Task details: Only the lines from the start of the entries up to and including the line with "box_part(name, (left, front, seat), (right, back, seat" should be written out, exactly as they stand.

****

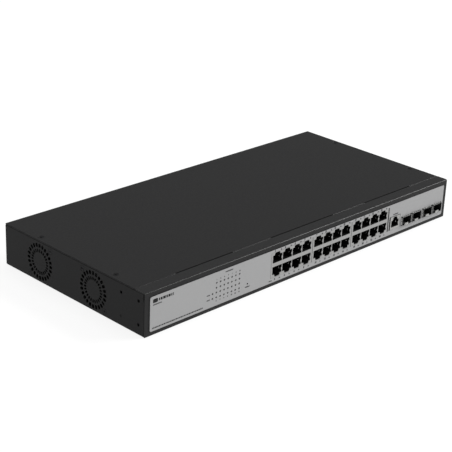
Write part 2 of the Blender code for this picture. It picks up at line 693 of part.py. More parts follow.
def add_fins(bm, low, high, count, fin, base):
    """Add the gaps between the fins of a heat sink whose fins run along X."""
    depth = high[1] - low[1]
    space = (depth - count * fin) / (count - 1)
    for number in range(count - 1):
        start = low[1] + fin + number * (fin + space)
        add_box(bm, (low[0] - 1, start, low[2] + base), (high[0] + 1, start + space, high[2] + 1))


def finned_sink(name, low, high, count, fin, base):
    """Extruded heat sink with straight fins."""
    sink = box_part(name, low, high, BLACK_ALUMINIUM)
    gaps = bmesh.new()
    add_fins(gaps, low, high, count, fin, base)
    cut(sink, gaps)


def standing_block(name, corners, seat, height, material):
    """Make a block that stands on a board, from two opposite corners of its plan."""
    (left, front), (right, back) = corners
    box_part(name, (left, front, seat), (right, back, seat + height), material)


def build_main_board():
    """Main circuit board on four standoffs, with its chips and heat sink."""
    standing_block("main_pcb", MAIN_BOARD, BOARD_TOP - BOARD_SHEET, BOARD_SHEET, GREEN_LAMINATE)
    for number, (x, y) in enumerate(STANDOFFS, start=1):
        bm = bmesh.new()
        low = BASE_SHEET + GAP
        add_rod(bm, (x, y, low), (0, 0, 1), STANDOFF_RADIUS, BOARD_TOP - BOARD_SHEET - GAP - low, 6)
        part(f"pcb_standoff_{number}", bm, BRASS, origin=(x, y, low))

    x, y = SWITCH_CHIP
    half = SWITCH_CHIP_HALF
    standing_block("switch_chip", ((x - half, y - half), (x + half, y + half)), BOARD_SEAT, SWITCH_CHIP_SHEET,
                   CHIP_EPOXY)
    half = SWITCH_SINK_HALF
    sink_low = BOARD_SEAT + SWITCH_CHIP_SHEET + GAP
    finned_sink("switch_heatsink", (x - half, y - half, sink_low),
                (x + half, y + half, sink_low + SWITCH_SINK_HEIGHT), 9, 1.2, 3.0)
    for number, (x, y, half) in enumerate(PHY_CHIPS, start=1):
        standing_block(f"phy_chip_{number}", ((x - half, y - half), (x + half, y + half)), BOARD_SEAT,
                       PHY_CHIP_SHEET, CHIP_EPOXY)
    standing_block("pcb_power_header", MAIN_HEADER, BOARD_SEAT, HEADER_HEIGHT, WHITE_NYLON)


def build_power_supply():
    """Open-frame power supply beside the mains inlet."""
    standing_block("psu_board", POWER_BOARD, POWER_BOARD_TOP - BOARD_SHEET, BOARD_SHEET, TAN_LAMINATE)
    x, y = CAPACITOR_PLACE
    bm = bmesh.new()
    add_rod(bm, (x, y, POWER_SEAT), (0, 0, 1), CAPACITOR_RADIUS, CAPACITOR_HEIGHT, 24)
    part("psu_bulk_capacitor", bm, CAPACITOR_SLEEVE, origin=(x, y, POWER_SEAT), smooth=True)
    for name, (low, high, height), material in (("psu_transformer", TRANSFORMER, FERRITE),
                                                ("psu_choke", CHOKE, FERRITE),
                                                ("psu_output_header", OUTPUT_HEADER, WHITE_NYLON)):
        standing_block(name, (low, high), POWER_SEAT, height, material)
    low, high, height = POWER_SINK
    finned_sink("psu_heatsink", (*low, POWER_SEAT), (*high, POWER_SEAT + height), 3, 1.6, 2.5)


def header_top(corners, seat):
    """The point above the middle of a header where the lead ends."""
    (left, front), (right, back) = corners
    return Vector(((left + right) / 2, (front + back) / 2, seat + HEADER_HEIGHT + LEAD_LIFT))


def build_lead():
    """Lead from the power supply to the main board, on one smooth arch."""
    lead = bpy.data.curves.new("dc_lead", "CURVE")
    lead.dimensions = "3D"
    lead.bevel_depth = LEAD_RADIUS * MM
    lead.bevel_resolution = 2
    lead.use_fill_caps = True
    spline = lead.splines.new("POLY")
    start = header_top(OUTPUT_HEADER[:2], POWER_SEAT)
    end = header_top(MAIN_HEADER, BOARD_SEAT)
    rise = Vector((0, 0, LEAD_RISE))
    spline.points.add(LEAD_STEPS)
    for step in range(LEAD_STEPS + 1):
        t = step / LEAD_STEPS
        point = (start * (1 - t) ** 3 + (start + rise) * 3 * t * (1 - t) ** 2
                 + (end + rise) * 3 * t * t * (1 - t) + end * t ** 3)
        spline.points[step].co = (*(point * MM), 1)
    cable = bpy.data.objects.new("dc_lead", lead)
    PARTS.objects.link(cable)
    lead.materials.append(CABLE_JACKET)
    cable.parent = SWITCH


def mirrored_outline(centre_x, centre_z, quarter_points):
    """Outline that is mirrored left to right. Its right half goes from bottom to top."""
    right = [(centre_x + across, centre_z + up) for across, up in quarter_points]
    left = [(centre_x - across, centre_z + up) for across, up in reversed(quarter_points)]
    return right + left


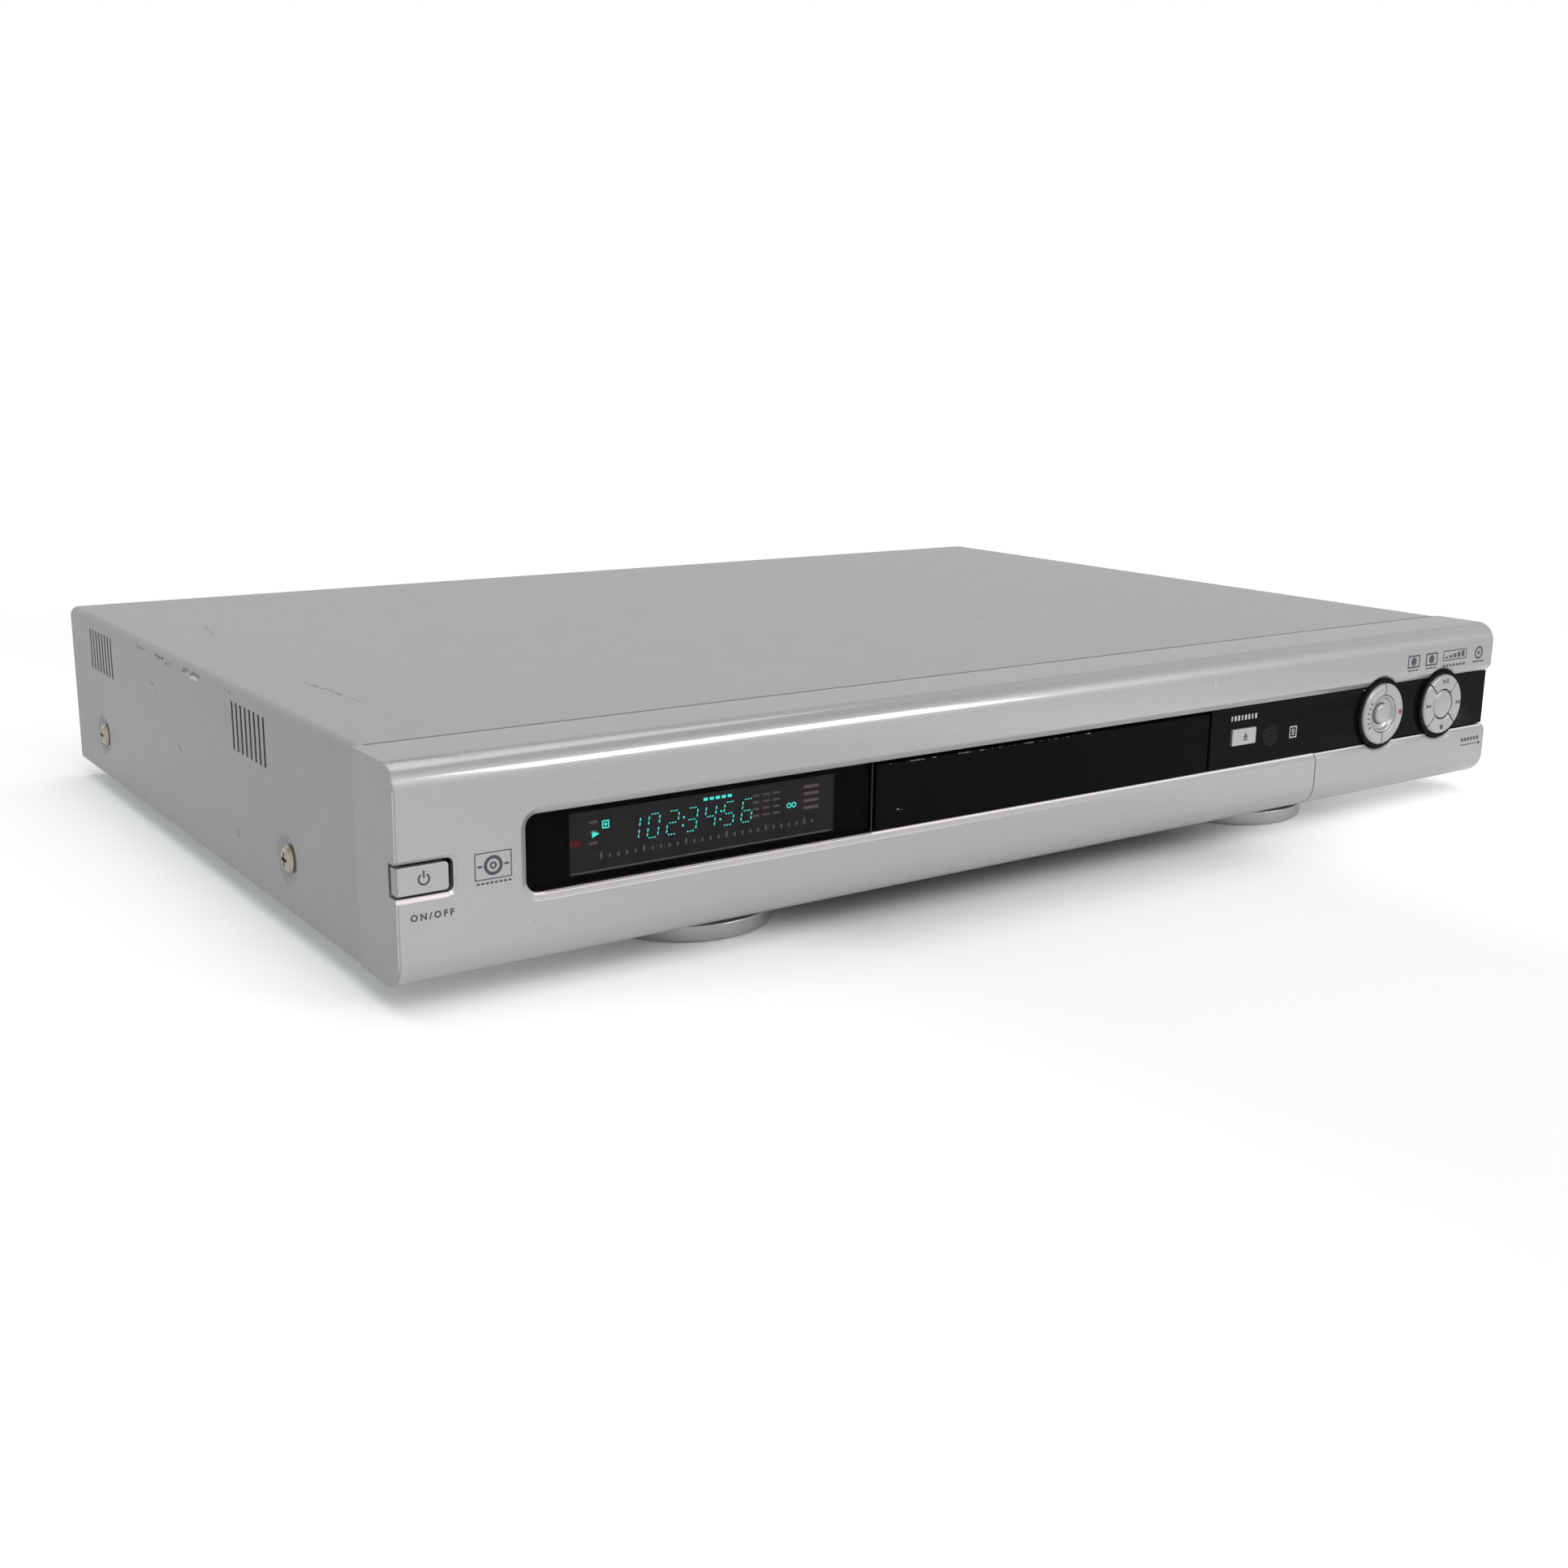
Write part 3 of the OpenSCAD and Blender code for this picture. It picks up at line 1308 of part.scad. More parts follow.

****

Solution to this task:
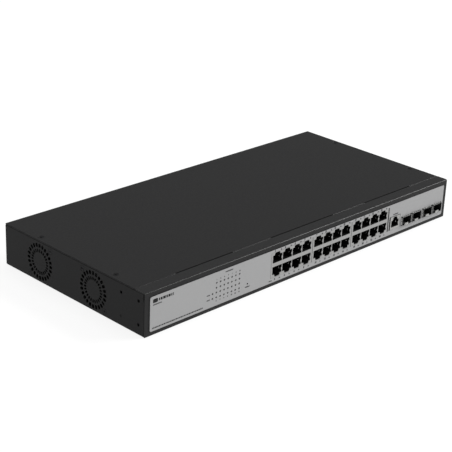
Write part 2 of the Blender code for this picture. It picks up at line 693 of part.py. More parts follow.
def add_fins(bm, low, high, count, fin, base):
    """Add the gaps between the fins of a heat sink whose fins run along X."""
    depth = high[1] - low[1]
    space = (depth - count * fin) / (count - 1)
    for number in range(count - 1):
        start = low[1] + fin + number * (fin + space)
        add_box(bm, (low[0] - 1, start, low[2] + base), (high[0] + 1, start + space, high[2] + 1))


def finned_sink(name, low, high, count, fin, base):
    """Extruded heat sink with straight fins."""
    sink = box_part(name, low, high, BLACK_ALUMINIUM)
    gaps = bmesh.new()
    add_fins(gaps, low, high, count, fin, base)
    cut(sink, gaps)


def standing_block(name, corners, seat, height, material):
    """Make a block that stands on a board, from two opposite corners of its plan."""
    (left, front), (right, back) = corners
    box_part(name, (left, front, seat), (right, back, seat + height), material)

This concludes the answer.